# A question about the formation of the canon that has bearing on presuppositionalism



## Confessor (May 27, 2009)

Often Van Til talks about how special revelation is self-attesting, carrying its evidence in itself. I used to take this to mean that the actual words of Scripture are the kind that make people think, "This is God's Word" -- just as a friend might recognize another friend's terminology or style of writing in a letter. But, due to the fact that many believers could not point out a Bible verse from a similar Qur'anic verse, or due to the fact that, even if they could, it would not be due to some aura about the Biblical verse, it is quite obvious that Scripture cannot be self-attesting in this sense. Scripture cannot be self-attesting _in the sense_ that the specific wording makes us think of its divine authorship.

Thus, what I am trying to understand is _the nature of Scripture's self-attestation_. This has been my train of thought to reach a tentative conclusion: when we were regenerated, we were convinced of a _Gospel-system_; we were convinced that we are sinners and that God saves us by grace (note: those two propositions define "Gospel-system" as I use it later in this post). And we understand that, historically speaking, this Gospel-system is always associated with the Bible, the Protestant canon. When we hear the Gospel preached, this Gospel-system is seen to be self-attesting, and then, due to the obvious connection between the Bible and the Gospel-system, we accept the Bible as authoritative. And once we've got the Bible as authoritative, presuppositionalism can get off the ground and wreak havoc.

However, during the formation of the canon, there was obviously no completed canon which could be historically understood to be associated with the Gospel-system. How could Scripture be viewed as self-evident, then, during this time? This question, to me, seems crucial to presuppositionalist tenets. For if it is not the case that the specific words of Scripture are what make Scripture self-attesting, and if it is not the case that a blatantly obvious connection exists between the self-attesting Gospel system and a set of texts, then it does not make sense how one could, at the time that the canon was being formed, know in some more immediate sense that God was the author of the canonical texts. Some other way would have to be offered for someone to know that a given text is divinely authored (and therefore that that text should be canonized), and this way must be _non-inferential_ -- or at least close to being non-inferential -- for the other alternative to an immediate belief in a text's divine authorship is historical evidence to show that Scripture's canonization was an honest process. Yet once we have to appeal to historical evidence for honest canonization, the unbeliever's presuppositions can impose unreal standards, and all the problems of evidentialist apologetics set in. If some historical evidence must be offered to make it reasonable to believe that Scripture is self-attesting, then Scripture is not self-attesting -- because in that case it would have to be undergirded by _historical evidences_ -- and therefore presuppositionalism suffers a large hit.

I presume the answer has something to do with the miraculous gifts that are nonexistent today (or at least, those gifts that cessationalists believe are nonexistent today).
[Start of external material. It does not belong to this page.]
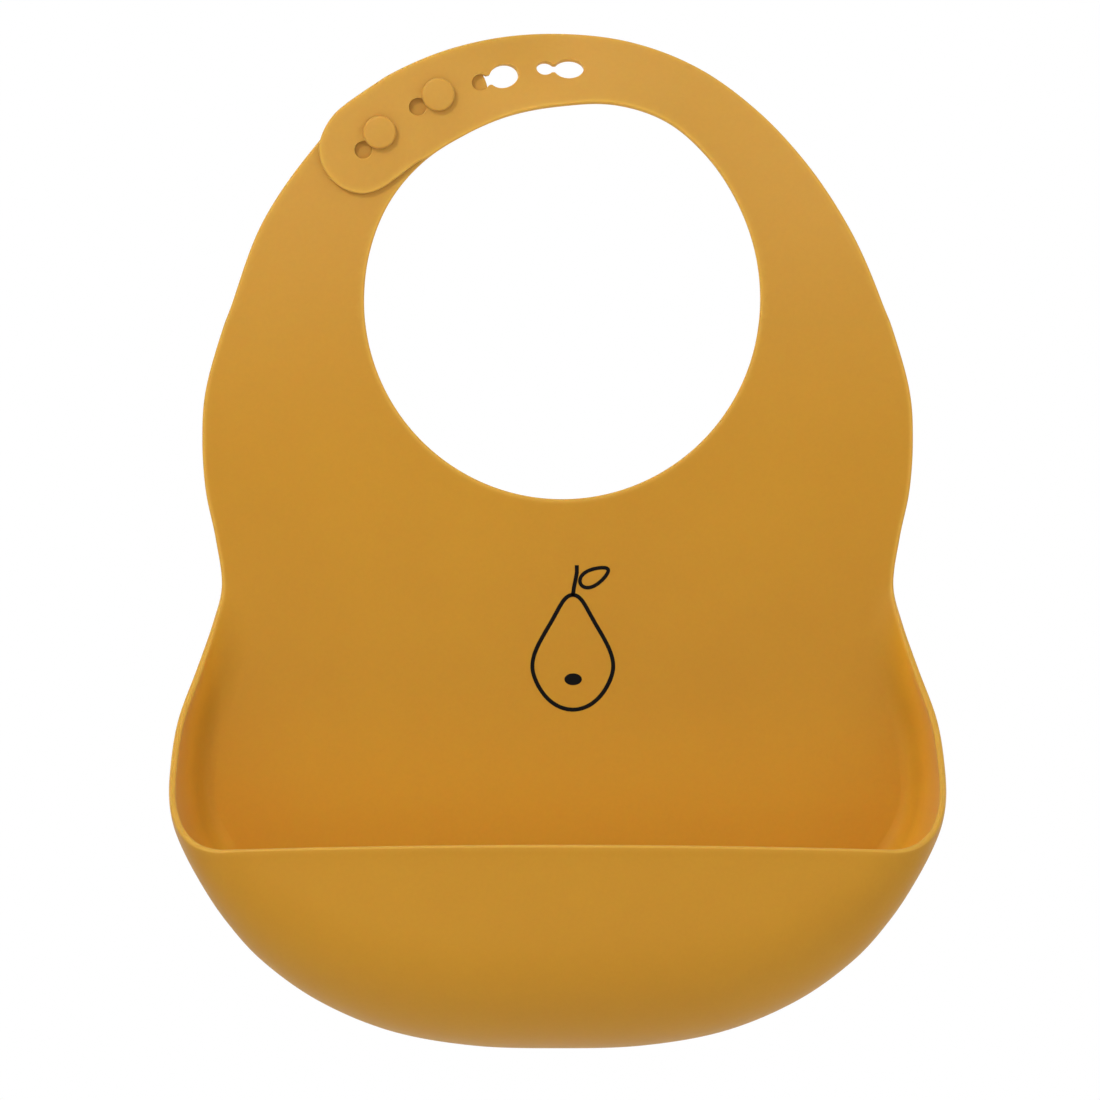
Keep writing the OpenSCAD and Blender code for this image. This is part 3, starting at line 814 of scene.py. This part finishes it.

For in such a case, the specific texts, or the authors of the texts, would have a divine sign to be self-evidently supporting them. In other words, just as God's own voice prior to the NT canon carried its own self-evidence with each word He spoke, so also miraculous gifts would allow NT documents to have a divine authorship that prompted the early church to accept them.

But is this answer acceptable? It seems to me that canonization occurred apart from such signs -- at least, _some_ canonization. Perhaps the saints' identification of the Gospel-system in a text made it canonical...
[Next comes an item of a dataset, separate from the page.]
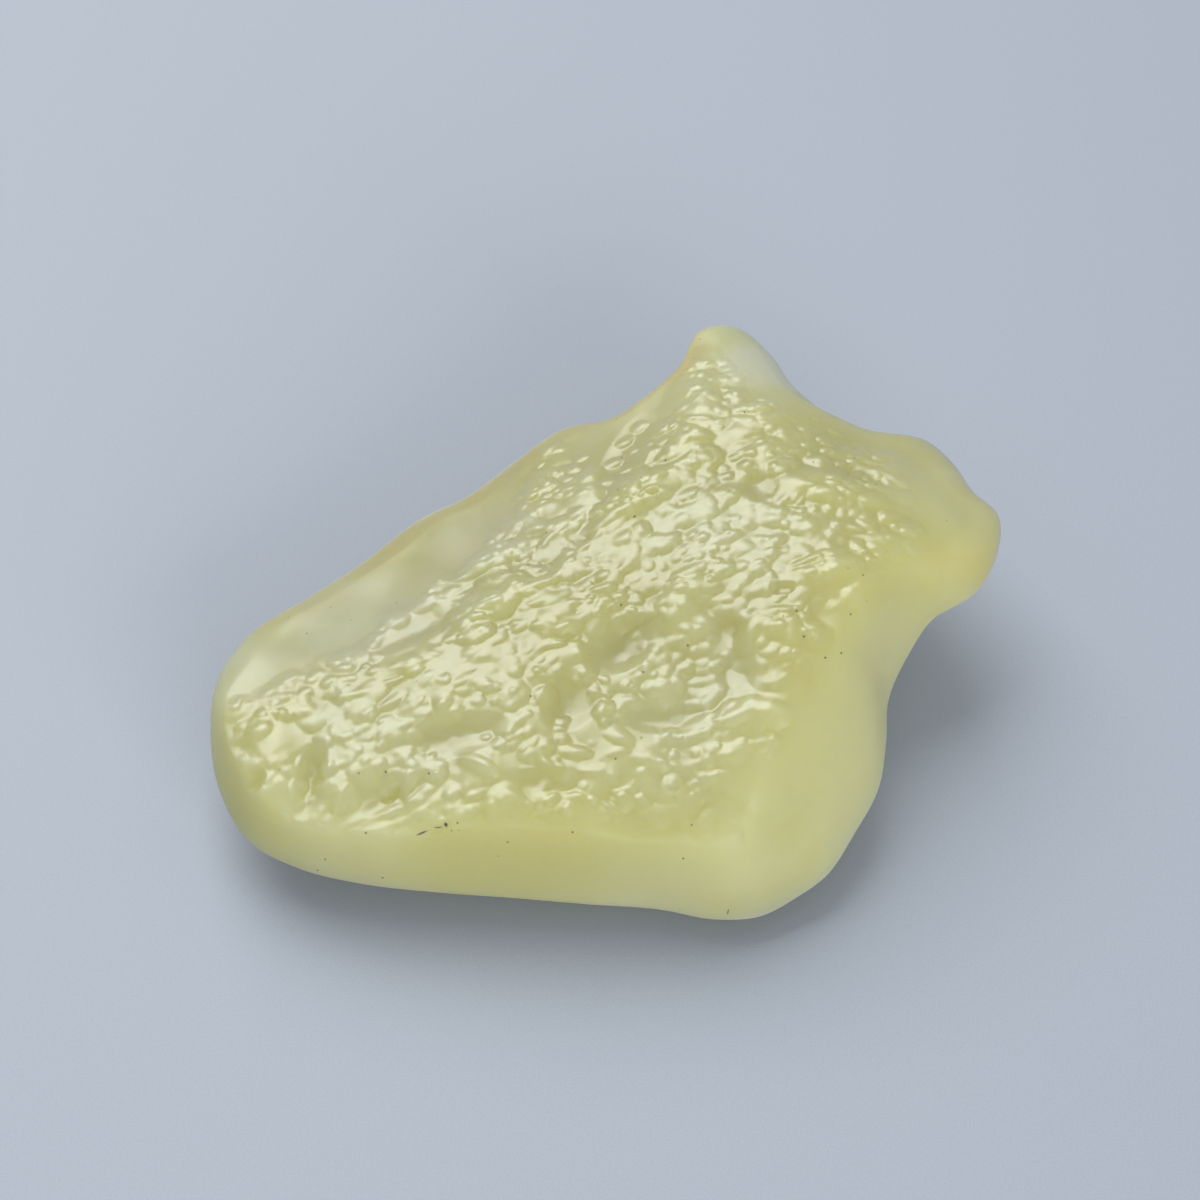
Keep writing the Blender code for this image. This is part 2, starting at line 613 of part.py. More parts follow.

Yeah, I would appreciate some help.


----------



## Ask Mr. Religion (May 27, 2009)

Why is the existence of the received canon an issue in this? The canon existed in various forms before its final reception and nothing therein makes its self-testification void. Van Til argued that the non-believer must necessarily borrow from the believer's worldview, thus their epistemologies were not fully formed.

A good read is found here:
PA016

AMR


----------



## PresbyDane (May 27, 2009)

Thanks


----------



## chbrooking (May 27, 2009)

I think we should be careful not to too radically distinguish the word from its Author. As it is God who speaks, it cannot but be self-attesting, as there is nothing by which we might stand in judgment over it. There is no difference between this and the rest of your argument. If we can subject the scriptures to such a test, then we could subject God to such a test (as they are His words), in which case we've given up the very God attested in the scriptures.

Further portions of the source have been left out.